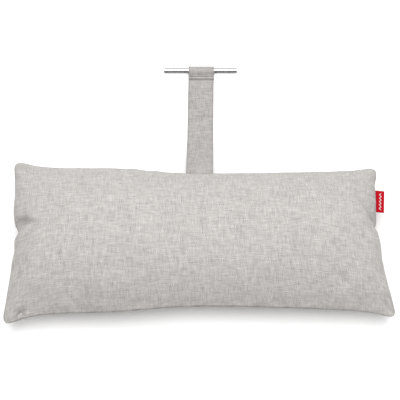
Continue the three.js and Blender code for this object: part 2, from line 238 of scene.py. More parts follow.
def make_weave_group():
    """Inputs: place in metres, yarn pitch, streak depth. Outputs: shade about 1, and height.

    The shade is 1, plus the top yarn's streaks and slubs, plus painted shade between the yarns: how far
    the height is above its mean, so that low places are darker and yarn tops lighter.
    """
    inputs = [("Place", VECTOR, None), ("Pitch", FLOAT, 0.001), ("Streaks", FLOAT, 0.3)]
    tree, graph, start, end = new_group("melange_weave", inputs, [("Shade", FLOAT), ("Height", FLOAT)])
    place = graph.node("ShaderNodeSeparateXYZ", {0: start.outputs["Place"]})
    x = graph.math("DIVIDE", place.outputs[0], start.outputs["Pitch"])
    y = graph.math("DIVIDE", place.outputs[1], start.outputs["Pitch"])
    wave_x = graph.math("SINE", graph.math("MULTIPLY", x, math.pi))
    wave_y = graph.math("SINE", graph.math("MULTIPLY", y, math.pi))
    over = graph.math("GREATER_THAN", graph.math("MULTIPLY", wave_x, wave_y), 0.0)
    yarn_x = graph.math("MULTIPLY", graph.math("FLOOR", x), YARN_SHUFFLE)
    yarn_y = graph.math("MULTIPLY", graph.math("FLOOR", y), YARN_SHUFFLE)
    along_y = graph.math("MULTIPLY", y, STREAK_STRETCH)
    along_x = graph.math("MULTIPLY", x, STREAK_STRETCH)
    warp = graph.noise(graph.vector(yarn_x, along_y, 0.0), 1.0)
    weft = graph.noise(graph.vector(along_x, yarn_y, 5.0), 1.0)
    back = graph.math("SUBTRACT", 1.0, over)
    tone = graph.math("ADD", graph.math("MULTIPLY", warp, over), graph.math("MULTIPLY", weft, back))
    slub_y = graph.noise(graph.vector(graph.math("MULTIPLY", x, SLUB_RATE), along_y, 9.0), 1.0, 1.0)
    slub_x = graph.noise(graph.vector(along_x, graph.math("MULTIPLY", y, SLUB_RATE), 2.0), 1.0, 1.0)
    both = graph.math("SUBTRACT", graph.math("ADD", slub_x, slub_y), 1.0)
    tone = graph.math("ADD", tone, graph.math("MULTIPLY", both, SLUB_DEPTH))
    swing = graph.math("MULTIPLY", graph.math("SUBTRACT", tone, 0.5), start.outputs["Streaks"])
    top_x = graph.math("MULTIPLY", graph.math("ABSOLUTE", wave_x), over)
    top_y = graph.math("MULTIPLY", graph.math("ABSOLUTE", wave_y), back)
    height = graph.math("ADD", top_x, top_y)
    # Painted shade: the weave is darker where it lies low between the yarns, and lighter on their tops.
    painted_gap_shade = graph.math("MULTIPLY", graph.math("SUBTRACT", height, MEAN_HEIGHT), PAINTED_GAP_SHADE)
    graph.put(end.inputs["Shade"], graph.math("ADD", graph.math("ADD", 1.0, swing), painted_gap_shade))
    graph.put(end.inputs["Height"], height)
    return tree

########

== Stated exercise ==
Word for word, restate all of the data shown above.

== The solution ==
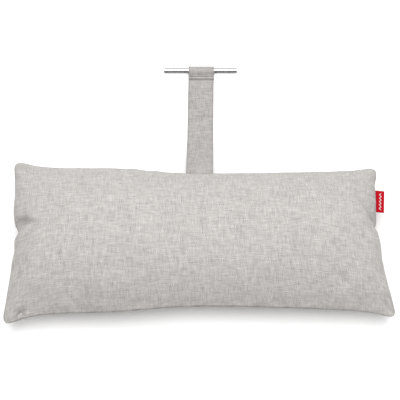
Continue the three.js and Blender code for this object: part 2, from line 238 of scene.py. More parts follow.
def make_weave_group():
    """Inputs: place in metres, yarn pitch, streak depth. Outputs: shade about 1, and height.

    The shade is 1, plus the top yarn's streaks and slubs, plus painted shade between the yarns: how far
    the height is above its mean, so that low places are darker and yarn tops lighter.
    """
    inputs = [("Place", VECTOR, None), ("Pitch", FLOAT, 0.001), ("Streaks", FLOAT, 0.3)]
    tree, graph, start, end = new_group("melange_weave", inputs, [("Shade", FLOAT), ("Height", FLOAT)])
    place = graph.node("ShaderNodeSeparateXYZ", {0: start.outputs["Place"]})
    x = graph.math("DIVIDE", place.outputs[0], start.outputs["Pitch"])
    y = graph.math("DIVIDE", place.outputs[1], start.outputs["Pitch"])
    wave_x = graph.math("SINE", graph.math("MULTIPLY", x, math.pi))
    wave_y = graph.math("SINE", graph.math("MULTIPLY", y, math.pi))
    over = graph.math("GREATER_THAN", graph.math("MULTIPLY", wave_x, wave_y), 0.0)
    yarn_x = graph.math("MULTIPLY", graph.math("FLOOR", x), YARN_SHUFFLE)
    yarn_y = graph.math("MULTIPLY", graph.math("FLOOR", y), YARN_SHUFFLE)
    along_y = graph.math("MULTIPLY", y, STREAK_STRETCH)
    along_x = graph.math("MULTIPLY", x, STREAK_STRETCH)
    warp = graph.noise(graph.vector(yarn_x, along_y, 0.0), 1.0)
    weft = graph.noise(graph.vector(along_x, yarn_y, 5.0), 1.0)
    back = graph.math("SUBTRACT", 1.0, over)
    tone = graph.math("ADD", graph.math("MULTIPLY", warp, over), graph.math("MULTIPLY", weft, back))
    slub_y = graph.noise(graph.vector(graph.math("MULTIPLY", x, SLUB_RATE), along_y, 9.0), 1.0, 1.0)
    slub_x = graph.noise(graph.vector(along_x, graph.math("MULTIPLY", y, SLUB_RATE), 2.0), 1.0, 1.0)
    both = graph.math("SUBTRACT", graph.math("ADD", slub_x, slub_y), 1.0)
    tone = graph.math("ADD", tone, graph.math("MULTIPLY", both, SLUB_DEPTH))
    swing = graph.math("MULTIPLY", graph.math("SUBTRACT", tone, 0.5), start.outputs["Streaks"])
    top_x = graph.math("MULTIPLY", graph.math("ABSOLUTE", wave_x), over)
    top_y = graph.math("MULTIPLY", graph.math("ABSOLUTE", wave_y), back)
    height = graph.math("ADD", top_x, top_y)
    # Painted shade: the weave is darker where it lies low between the yarns, and lighter on their tops.
    painted_gap_shade = graph.math("MULTIPLY", graph.math("SUBTRACT", height, MEAN_HEIGHT), PAINTED_GAP_SHADE)
    graph.put(end.inputs["Shade"], graph.math("ADD", graph.math("ADD", 1.0, swing), painted_gap_shade))
    graph.put(end.inputs["Height"], height)
    return tree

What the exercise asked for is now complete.